In the petition for rehearing filed by the SEC in the North American Light Power case, D.C.Del., 101 F. Supp. 931, the Commission's attorneys argued that special latitude should be given to the Commission's judgment in that case because most of the services of the applicant, Masterson, were performed before the Commission and not before the court. The Commission's petition stated:
"Whatever arguments there might be for according a broader scope of judicial review in appraising the worth of activities before the Court itself would only point to a corresponding latitude for the Commission's judgment with respect to activities in the administrative proceeding itself."
I reviewed the disposition made by SEC of the applications for fees made by the various counsel involved in this case and I conclude as follows:
The order of SEC relating to Guggenheimer Untermeyer is reversed and an order authorizing the payment of $50,000 compensation and $7,031.89 reimbursement of expenses, less any amounts previously received under the SEC order, is directed to be entered forthwith.
The order of SEC relating to Louis Boehm and Raymond L. Wise is reversed and an order authorizing the payment of $35,892 compensation and $1,220.67 reimbursement of expenses, less any amounts previously received under the SEC order, is directed to be entered forthwith.
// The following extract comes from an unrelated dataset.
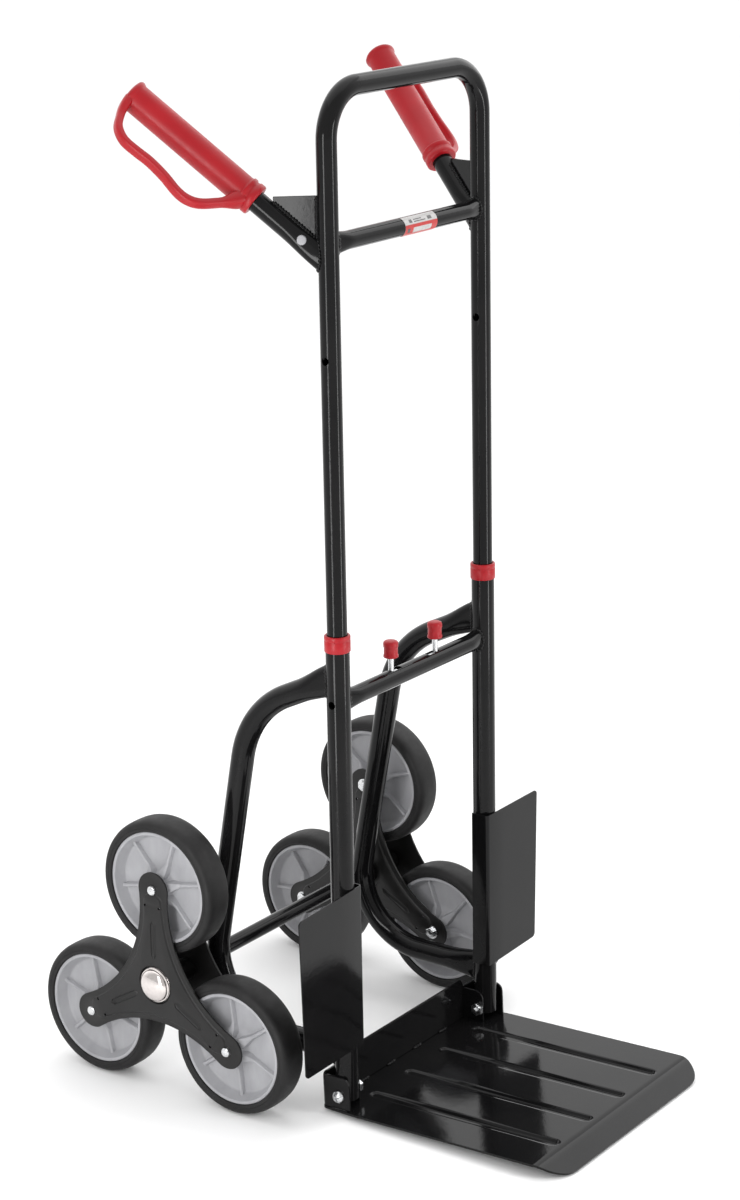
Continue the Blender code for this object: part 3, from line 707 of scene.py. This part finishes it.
def gusset(side, word):
    near = TUBE_R + 0.0001
    rise = tan(GRIP_RISE)
    top = span(f"gusset_{word}", 2)[1]
    seat = STUB_Z + STUB_R / cos(GRIP_RISE)
    reach = 0.055
    outline = [(near, top), (near, seat + near * rise), (reach, seat + reach * rise), (reach, top - 0.002)]
    turn = Matrix.Rotation(pi / 2 - side * GRIP_SPLAY, 4, "Z") @ Matrix.Rotation(pi / 2, 4, "X")
    place = post_frame(side) @ turn
    shape = bmesh.new()
    add_solid(shape, outline, -SHEET / 2, SHEET / 2, place)
    piece = bevelled(new_object(f"fine_gusset_{word}", shape, GLOSS), 0.0006)
    add_piece(piece, "handle", f"gusset_{word}")
    welds = bmesh.new()
    across = place.to_3x3() @ Vector((0, 0, 1))
    for face in (-1, 1):
        lift = face * (SHEET / 2 + 0.0006)
        for a, b in ((outline[0], outline[1]), (outline[1], outline[2])):
            ends = [place @ Vector((x, y, lift)) for x, y in (a, b)]
            add_bead(welds, ends, 0.0020, across)
    add_piece(weld_object(f"gusset_weld_{word}", welds), "handle")


GUARD = ((0.0100, 0.252), (0.020, 0.250), (0.031, 0.246), (0.044, 0.239), (0.052, 0.226), (0.0525, 0.210),
         (0.0515, 0.194), (0.0535, 0.174), (0.058, 0.154), (0.057, 0.141), (0.050, 0.130), (0.0335, 0.118),
         (0.021, 0.111), (0.0100, 0.106))


def grip(side, word):
    """Red sleeve with two rings, a domed end and a guard strap that flares into it."""
    place = grip_frame(side)
    start, end = GRIP_START, GRIP_END
    bore = STUB_R + 0.0001
    profile = [(0, end), (0.0070, end - 0.0002), (0.0125, end - 0.0010), (0.0155, end - 0.0022),
               (GRIP_RING_R, end - 0.0040), (GRIP_RING_R, end - 0.0058), (0.0160, end - 0.0074),
               (GRIP_R, end - 0.0092), (GRIP_R, start + 0.0165), (0.0155, start + 0.0154),
               (GRIP_RING_R, start + 0.0142), (GRIP_RING_R, start + 0.0112), (0.0156, start + 0.0100),
               (0.0154, start + 0.0088), (0.0158, start + 0.0076), (GRIP_RING_R, start + 0.0064),
               (GRIP_RING_R, start + 0.0014), (0.0160, start + 0.0003), (0.0150, start), (bore, start),
               (bore, end - 0.006), (0, end - 0.006)]
    shape = bmesh.new()
    add_lathe(shape, profile, place)
    path = curved([place @ Vector((reach, 0, height)) for reach, height in GUARD], 6)
    whole = length_of(path)

    def size_at(way):
        tip = 1.0 - smoothstep(way / 0.024)
        root = 1.0 - smoothstep((whole - way) / 0.026)
        return 0.0040 + 0.0012 * tip + 0.0045 * root, 0.0056 + 0.0050 * tip + 0.0040 * root, 3.2

    add_loft(shape, sweep_rings(path, place.to_3x3() @ Vector((0, 1, 0)), size_at, 32))
    limit = outer(f"grip_{word}", 0)
    base = limit - 0.020
    share = (limit - base) / (max(abs(point.co.x) for point in shape.verts) - base)
    for point in shape.verts:
        if abs(point.co.x) > base:
            point.co.x = side * (base + (abs(point.co.x) - base) * share)
    add_piece(new_object(f"fine_grip_{word}", shape, RED, 45.0), "handle", f"grip_{word}")


# ---- lock
def lock(side, word):
    body = f"lock_{word}"
    pin_x = middle(f"lock_knob_{word}").x
    low, high = span(f"lock_knob_{word}", 2)
    reach = outer(f"lock_rod_{word}", 0)
    slug = LOCK_R - 0.0018
    shape = bmesh.new()
    profile = [(0, reach), (0.0030, reach), (0.0036, reach - 0.001), (0.0036, 0.052), (slug, 0.0515),
               (slug, 0.0305),
               (slug - 0.0005, 0.030), (0, 0.030)]
    add_lathe(shape, profile, along_x(side, 0, POST_Y, LOCK_Z))
    stem = [(0, high - 0.006), (0.003, high - 0.006), (0.003, LOCK_Z), (0, LOCK_Z)]
    add_lathe(shape, stem, Matrix.Translation(at(pin_x, 0, 0)), 32)
    add_piece(new_object(f"fine_lock_rod_{word}", shape, ZINC), body, f"lock_rod_{word}")
    r = half_span(f"lock_knob_{word}", 0)
    knob = [(0, high), (r * 0.5, high - 0.0001), (r - 0.0020, high - 0.0005), (r - 0.0007, high - 0.0013),
            (r, high - 0.0028), (r, high - 0.0065), (r - 0.0006, high - 0.0075), (r - 0.0006, low + 0.0035),
            (r, low + 0.0025), (r, low + 0.0006), (r - 0.0006, low), (0.0033, low), (0.0033, high - 0.0070),
            (0, high - 0.0070)]
    piece = lathe(f"fine_lock_knob_{word}", knob, RED, Matrix.Translation(at(pin_x, 0, 0)), angle=45.0)
    add_piece(piece, body, f"lock_knob_{word}")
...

The order of SEC relating to Lawrence R. Condon is reversed and an order authorizing the payment of $75,000 compensation and $14,680.10 reimbursement of expenses, less any amounts previously received under the SEC order, is directed to be entered forthwith.
The order of SEC relating to Herbert L. Cobin is affirmed on the ground he was engaged as local counsel by Guggenheimer Untermeyer and should look to them for any compensation or reimbursement of expenses.
An appendix is attached which shows detail of lawyers' activities.
Appropriate orders may be submitted.